[start of Data for this task]
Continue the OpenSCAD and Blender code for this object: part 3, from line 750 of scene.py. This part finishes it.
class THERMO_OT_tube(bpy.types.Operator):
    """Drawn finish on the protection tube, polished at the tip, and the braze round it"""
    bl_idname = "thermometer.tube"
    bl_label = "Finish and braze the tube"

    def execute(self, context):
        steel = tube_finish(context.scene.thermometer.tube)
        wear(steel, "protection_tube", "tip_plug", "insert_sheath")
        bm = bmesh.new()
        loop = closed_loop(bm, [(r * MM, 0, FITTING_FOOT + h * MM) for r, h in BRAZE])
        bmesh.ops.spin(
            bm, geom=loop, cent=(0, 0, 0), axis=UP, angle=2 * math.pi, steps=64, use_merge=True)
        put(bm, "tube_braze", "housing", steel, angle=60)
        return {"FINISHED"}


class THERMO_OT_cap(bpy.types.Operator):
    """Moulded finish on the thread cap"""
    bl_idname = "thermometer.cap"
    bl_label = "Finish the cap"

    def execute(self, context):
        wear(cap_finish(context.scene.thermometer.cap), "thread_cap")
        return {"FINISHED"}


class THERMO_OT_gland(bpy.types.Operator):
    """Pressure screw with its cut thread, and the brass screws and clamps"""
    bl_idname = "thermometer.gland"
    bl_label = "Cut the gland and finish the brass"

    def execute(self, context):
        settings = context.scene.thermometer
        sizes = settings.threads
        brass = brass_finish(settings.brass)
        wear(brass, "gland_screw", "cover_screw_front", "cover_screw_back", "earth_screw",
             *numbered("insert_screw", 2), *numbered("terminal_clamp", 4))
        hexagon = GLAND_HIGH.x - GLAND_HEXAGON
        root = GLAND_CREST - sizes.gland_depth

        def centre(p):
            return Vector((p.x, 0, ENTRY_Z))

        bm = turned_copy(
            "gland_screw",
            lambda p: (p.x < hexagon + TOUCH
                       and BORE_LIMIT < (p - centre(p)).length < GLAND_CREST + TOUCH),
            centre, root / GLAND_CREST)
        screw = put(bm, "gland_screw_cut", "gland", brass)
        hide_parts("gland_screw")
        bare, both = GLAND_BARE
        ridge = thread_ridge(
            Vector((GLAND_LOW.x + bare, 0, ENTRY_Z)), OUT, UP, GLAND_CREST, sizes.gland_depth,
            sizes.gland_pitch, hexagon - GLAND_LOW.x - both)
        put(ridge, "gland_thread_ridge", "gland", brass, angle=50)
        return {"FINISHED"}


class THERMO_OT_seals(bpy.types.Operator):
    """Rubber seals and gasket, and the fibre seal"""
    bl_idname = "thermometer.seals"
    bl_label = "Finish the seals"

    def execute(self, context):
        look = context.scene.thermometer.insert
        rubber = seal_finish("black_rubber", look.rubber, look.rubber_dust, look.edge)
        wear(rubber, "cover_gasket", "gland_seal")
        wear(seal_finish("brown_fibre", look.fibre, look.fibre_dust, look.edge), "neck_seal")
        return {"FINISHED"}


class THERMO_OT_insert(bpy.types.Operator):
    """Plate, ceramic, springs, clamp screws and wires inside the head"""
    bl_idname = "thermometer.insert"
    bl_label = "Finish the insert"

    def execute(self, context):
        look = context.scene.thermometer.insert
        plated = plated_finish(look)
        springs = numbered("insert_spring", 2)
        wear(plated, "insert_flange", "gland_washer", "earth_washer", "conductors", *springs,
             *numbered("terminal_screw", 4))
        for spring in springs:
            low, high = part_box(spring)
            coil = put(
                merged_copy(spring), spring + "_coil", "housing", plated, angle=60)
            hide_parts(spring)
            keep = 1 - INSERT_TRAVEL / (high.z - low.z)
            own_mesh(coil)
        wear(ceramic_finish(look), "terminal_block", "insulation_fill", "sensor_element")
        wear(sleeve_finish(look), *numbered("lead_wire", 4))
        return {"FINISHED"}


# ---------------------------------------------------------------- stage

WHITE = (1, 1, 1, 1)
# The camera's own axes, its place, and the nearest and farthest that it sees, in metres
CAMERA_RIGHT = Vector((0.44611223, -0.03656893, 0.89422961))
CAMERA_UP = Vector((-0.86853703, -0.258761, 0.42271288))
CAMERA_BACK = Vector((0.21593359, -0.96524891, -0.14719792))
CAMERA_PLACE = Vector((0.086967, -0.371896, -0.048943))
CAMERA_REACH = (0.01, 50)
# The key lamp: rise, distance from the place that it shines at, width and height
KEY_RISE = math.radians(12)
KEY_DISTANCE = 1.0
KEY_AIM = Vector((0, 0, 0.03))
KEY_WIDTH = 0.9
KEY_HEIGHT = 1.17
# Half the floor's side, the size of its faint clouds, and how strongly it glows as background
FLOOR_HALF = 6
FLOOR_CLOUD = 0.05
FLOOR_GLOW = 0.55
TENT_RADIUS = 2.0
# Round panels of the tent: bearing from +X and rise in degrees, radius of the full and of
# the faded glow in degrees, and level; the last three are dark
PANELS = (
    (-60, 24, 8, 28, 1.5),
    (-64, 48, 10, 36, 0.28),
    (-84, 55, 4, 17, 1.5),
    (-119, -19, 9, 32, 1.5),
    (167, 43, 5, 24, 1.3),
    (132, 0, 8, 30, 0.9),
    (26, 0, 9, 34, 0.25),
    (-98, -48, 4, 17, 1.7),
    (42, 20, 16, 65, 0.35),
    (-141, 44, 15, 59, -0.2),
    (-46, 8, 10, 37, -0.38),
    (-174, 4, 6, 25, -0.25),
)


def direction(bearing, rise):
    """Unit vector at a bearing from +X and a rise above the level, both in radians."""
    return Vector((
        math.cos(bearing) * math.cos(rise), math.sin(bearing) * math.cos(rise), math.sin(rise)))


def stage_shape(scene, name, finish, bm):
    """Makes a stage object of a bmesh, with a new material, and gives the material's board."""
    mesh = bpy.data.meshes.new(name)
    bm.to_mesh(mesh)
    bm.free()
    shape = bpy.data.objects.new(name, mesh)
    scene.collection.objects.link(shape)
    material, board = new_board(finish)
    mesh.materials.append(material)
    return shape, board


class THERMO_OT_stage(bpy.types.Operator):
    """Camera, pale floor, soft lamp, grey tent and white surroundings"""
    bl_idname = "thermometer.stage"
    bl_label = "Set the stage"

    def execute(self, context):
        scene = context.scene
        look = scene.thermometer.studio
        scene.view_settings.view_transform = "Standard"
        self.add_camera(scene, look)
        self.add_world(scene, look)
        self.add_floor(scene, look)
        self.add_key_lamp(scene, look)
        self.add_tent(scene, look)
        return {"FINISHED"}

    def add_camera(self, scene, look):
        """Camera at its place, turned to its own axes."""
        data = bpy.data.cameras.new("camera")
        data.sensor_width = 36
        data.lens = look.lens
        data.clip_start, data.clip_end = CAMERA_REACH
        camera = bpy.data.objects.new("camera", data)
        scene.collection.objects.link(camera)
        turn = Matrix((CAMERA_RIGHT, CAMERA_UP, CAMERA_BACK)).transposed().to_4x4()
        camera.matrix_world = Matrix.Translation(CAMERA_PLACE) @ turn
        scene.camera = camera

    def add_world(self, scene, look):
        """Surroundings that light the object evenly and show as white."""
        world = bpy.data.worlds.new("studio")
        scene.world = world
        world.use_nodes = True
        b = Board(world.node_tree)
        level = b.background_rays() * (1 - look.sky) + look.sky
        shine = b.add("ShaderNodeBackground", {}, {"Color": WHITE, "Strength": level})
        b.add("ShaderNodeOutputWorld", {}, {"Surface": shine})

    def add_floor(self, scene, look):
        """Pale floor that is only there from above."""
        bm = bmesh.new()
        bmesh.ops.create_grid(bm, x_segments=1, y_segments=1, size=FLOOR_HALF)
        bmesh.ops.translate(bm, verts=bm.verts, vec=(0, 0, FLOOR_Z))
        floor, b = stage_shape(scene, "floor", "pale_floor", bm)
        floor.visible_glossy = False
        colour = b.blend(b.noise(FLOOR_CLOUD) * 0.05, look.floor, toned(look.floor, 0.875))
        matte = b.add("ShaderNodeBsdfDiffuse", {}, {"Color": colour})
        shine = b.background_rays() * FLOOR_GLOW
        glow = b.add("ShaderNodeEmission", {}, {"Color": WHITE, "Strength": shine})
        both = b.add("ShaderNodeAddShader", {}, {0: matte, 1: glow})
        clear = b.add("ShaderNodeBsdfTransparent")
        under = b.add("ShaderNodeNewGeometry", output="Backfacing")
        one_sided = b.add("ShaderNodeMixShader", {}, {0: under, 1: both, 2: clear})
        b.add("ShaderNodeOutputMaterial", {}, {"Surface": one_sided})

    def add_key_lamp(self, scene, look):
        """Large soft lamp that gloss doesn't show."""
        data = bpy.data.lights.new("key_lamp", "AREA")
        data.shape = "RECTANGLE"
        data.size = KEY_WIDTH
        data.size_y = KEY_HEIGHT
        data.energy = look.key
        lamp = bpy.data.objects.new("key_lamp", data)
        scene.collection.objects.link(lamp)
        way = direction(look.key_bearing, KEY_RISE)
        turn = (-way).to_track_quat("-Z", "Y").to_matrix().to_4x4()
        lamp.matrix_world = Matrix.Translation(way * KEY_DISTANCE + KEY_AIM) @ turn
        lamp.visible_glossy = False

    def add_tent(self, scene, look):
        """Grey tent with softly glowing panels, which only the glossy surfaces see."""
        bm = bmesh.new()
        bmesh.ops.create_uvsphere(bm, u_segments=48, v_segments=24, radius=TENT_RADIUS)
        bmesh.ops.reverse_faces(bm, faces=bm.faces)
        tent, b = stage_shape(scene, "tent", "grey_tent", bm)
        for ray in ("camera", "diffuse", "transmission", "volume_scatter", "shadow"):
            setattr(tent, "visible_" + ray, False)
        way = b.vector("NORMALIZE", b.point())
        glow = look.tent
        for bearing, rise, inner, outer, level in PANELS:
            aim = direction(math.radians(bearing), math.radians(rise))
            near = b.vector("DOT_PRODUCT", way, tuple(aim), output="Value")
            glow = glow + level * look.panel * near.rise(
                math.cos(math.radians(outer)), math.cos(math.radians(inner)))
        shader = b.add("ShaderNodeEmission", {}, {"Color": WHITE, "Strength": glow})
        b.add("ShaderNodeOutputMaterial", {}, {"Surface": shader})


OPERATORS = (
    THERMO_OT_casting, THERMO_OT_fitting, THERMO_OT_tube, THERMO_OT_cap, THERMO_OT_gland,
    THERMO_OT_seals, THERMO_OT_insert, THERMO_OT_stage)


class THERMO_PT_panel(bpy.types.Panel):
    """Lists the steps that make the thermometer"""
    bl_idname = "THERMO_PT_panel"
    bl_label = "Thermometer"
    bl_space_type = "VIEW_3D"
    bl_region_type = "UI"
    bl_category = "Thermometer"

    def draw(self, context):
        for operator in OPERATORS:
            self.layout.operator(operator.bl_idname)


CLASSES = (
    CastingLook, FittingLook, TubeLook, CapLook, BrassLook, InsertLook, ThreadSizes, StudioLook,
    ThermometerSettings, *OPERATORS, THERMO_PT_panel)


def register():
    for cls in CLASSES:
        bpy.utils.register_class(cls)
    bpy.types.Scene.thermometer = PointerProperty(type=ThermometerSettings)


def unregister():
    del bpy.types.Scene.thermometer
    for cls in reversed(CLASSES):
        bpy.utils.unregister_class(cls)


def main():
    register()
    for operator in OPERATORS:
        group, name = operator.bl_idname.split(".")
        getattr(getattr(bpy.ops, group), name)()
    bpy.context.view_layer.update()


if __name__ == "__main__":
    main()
[end of Data for this task]
[start of Data for this task]
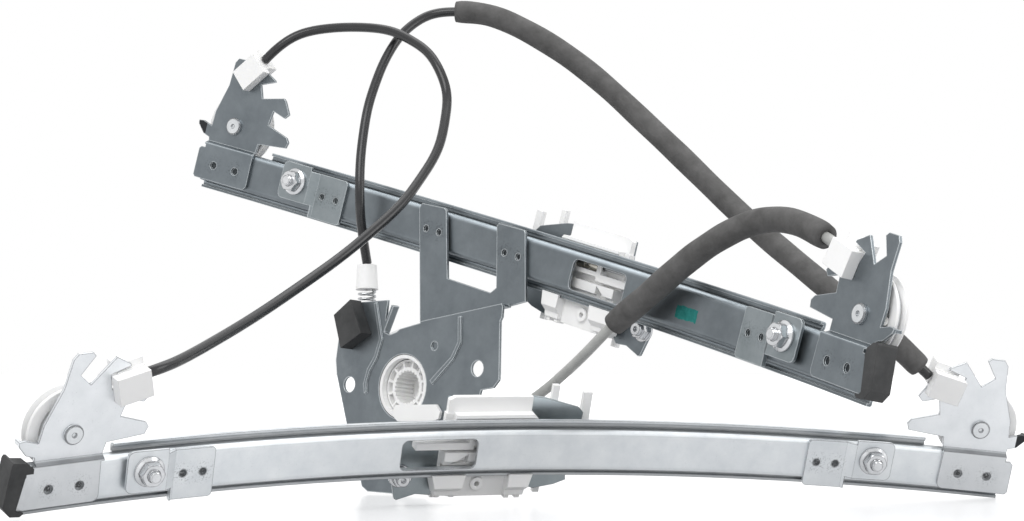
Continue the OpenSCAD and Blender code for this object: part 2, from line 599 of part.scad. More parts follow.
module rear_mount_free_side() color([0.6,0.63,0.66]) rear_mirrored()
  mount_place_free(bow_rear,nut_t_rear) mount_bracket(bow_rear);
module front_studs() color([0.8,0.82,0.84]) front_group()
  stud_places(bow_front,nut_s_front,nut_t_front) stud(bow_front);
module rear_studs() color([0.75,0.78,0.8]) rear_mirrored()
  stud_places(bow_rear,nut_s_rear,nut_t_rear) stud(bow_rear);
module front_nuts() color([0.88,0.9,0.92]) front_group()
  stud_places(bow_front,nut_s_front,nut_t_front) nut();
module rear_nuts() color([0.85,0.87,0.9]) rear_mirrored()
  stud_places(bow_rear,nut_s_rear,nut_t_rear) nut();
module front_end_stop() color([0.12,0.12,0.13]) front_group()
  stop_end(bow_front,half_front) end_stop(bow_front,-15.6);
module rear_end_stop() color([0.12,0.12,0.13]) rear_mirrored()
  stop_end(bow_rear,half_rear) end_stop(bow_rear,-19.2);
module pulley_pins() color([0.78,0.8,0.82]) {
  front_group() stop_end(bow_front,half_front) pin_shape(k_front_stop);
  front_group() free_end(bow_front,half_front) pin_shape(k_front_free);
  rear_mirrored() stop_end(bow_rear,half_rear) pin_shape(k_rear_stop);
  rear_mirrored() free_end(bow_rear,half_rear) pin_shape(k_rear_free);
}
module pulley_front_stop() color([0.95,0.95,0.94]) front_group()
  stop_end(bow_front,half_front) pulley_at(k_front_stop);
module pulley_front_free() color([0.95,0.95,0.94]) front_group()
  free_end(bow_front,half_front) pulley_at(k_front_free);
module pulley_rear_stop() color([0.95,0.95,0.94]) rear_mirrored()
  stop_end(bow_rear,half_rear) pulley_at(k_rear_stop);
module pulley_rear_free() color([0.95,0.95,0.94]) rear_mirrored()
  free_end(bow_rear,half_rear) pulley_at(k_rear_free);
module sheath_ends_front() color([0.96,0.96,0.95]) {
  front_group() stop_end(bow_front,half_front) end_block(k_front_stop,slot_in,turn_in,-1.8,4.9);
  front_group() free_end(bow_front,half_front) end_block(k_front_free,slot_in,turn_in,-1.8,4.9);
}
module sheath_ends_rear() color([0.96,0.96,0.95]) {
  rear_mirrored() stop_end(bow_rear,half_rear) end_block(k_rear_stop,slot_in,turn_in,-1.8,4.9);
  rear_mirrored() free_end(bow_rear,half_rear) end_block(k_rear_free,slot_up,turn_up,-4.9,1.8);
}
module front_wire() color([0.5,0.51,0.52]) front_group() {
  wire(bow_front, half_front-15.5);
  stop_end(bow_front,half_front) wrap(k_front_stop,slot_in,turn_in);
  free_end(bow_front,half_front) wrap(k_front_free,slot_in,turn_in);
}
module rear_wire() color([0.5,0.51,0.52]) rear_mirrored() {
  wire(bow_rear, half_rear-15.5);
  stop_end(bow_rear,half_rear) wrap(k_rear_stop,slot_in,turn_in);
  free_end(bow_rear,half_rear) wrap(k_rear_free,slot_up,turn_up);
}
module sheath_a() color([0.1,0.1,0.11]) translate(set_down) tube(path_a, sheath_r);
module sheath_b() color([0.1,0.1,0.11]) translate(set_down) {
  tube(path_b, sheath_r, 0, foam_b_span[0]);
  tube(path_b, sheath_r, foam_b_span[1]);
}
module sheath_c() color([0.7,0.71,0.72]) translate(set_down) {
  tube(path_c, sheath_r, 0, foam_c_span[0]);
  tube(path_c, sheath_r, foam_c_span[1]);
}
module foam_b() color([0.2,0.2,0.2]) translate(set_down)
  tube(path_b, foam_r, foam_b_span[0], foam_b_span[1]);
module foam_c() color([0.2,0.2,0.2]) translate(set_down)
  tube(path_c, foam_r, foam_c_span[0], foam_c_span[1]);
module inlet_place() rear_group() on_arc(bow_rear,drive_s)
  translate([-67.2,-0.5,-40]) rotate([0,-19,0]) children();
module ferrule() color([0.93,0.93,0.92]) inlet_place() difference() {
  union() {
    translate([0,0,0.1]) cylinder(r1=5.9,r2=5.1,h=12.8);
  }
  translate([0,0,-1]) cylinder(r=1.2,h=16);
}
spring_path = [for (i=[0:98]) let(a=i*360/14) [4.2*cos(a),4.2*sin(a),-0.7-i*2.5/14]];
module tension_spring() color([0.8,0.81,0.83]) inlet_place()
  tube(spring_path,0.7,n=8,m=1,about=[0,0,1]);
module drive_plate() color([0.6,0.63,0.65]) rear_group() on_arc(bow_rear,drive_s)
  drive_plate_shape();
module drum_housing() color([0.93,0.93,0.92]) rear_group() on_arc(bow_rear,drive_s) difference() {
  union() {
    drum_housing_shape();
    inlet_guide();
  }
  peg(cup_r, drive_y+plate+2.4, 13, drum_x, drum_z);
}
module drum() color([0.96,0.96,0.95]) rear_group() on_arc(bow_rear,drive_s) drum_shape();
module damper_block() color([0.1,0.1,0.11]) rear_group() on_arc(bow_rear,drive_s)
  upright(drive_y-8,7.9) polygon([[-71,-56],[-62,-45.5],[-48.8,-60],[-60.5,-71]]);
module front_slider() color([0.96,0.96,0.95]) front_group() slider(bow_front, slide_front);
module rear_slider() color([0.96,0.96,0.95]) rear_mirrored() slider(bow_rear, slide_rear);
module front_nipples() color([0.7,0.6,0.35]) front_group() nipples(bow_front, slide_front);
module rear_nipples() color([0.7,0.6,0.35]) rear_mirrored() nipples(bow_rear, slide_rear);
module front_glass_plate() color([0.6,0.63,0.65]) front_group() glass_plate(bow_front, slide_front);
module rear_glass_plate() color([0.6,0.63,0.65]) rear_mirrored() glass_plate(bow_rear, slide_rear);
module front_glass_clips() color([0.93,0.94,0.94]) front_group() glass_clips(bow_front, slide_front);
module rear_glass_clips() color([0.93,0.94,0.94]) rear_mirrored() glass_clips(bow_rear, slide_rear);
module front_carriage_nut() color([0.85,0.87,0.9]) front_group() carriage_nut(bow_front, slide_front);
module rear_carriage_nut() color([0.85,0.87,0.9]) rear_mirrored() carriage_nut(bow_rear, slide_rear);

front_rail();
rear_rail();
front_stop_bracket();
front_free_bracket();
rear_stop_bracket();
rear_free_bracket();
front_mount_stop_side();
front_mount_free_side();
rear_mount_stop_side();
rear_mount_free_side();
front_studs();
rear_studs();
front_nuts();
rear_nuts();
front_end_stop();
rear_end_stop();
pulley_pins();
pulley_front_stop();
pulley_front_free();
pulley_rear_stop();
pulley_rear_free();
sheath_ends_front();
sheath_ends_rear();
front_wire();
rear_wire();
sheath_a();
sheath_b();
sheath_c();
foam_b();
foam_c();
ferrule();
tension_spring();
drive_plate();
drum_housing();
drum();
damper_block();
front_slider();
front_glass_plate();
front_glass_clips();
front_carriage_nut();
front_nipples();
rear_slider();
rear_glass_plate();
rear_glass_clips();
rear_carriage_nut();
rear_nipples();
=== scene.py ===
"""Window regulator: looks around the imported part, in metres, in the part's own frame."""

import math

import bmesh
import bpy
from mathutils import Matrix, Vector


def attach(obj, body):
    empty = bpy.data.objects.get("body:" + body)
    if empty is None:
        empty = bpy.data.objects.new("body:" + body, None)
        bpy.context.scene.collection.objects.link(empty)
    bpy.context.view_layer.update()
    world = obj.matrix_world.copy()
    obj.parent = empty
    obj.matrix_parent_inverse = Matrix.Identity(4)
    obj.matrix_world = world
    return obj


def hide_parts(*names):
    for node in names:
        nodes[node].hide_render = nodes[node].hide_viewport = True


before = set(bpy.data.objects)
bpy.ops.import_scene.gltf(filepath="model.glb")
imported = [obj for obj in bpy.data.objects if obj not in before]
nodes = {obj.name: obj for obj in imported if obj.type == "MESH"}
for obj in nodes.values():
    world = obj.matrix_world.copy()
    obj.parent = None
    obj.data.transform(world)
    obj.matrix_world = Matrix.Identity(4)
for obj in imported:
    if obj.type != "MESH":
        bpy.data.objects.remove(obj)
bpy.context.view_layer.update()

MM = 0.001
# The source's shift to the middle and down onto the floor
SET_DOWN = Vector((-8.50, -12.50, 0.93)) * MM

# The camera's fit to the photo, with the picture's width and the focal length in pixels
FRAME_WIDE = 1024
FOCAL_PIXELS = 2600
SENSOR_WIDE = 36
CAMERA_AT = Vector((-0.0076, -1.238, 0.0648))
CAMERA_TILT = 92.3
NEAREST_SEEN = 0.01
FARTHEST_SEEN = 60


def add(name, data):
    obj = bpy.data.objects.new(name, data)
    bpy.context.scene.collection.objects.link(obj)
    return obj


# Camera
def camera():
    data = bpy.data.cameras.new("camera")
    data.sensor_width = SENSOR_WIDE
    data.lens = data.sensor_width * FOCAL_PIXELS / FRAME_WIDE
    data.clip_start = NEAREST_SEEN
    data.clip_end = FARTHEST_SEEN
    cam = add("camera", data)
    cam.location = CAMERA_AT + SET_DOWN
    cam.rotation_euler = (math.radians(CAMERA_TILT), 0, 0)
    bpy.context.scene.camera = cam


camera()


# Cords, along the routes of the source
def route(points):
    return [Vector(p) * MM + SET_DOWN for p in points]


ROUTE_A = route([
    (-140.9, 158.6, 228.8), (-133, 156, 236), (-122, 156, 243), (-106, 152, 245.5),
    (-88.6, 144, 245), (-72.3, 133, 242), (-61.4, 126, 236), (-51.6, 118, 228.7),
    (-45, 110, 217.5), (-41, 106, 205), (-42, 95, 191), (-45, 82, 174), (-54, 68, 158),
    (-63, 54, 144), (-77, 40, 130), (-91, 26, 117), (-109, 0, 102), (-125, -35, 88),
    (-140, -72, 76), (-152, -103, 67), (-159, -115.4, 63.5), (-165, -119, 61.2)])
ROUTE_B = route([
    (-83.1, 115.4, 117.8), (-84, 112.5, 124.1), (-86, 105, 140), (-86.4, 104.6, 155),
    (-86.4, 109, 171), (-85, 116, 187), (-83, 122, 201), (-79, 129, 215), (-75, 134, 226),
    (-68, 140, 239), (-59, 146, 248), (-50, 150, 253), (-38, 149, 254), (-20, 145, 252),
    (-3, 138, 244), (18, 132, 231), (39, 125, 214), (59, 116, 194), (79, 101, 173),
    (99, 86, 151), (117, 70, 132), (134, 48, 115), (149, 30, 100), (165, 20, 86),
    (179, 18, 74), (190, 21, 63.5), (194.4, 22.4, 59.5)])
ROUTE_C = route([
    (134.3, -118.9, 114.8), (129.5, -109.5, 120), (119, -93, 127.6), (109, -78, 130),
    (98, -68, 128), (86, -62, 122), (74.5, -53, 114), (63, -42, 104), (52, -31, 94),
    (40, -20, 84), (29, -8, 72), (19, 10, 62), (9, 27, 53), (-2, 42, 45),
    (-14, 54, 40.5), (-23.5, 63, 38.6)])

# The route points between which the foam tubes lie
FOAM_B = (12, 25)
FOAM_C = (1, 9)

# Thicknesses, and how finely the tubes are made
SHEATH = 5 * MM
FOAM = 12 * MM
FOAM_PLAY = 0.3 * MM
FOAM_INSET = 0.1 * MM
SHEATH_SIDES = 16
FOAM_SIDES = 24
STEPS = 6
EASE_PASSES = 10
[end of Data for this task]
• The task: Reproduce exactly the lines from the line with "front_rail();" through the line with "obj.parent = None", both end lines included, and only those lines.

• Response to the task:
front_rail();
rear_rail();
front_stop_bracket();
front_free_bracket();
rear_stop_bracket();
rear_free_bracket();
front_mount_stop_side();
front_mount_free_side();
rear_mount_stop_side();
rear_mount_free_side();
front_studs();
rear_studs();
front_nuts();
rear_nuts();
front_end_stop();
rear_end_stop();
pulley_pins();
pulley_front_stop();
pulley_front_free();
pulley_rear_stop();
pulley_rear_free();
sheath_ends_front();
sheath_ends_rear();
front_wire();
rear_wire();
sheath_a();
sheath_b();
sheath_c();
foam_b();
foam_c();
ferrule();
tension_spring();
drive_plate();
drum_housing();
drum();
damper_block();
front_slider();
front_glass_plate();
front_glass_clips();
front_carriage_nut();
front_nipples();
rear_slider();
rear_glass_plate();
rear_glass_clips();
rear_carriage_nut();
rear_nipples();
=== scene.py ===
"""Window regulator: looks around the imported part, in metres, in the part's own frame."""

import math

import bmesh
import bpy
from mathutils import Matrix, Vector


def attach(obj, body):
    empty = bpy.data.objects.get("body:" + body)
    if empty is None:
        empty = bpy.data.objects.new("body:" + body, None)
        bpy.context.scene.collection.objects.link(empty)
    bpy.context.view_layer.update()
    world = obj.matrix_world.copy()
    obj.parent = empty
    obj.matrix_parent_inverse = Matrix.Identity(4)
    obj.matrix_world = world
    return obj


def hide_parts(*names):
    for node in names:
        nodes[node].hide_render = nodes[node].hide_viewport = True


before = set(bpy.data.objects)
bpy.ops.import_scene.gltf(filepath="model.glb")
imported = [obj for obj in bpy.data.objects if obj not in before]
nodes = {obj.name: obj for obj in imported if obj.type == "MESH"}
for obj in nodes.values():
    world = obj.matrix_world.copy()
    obj.parent = None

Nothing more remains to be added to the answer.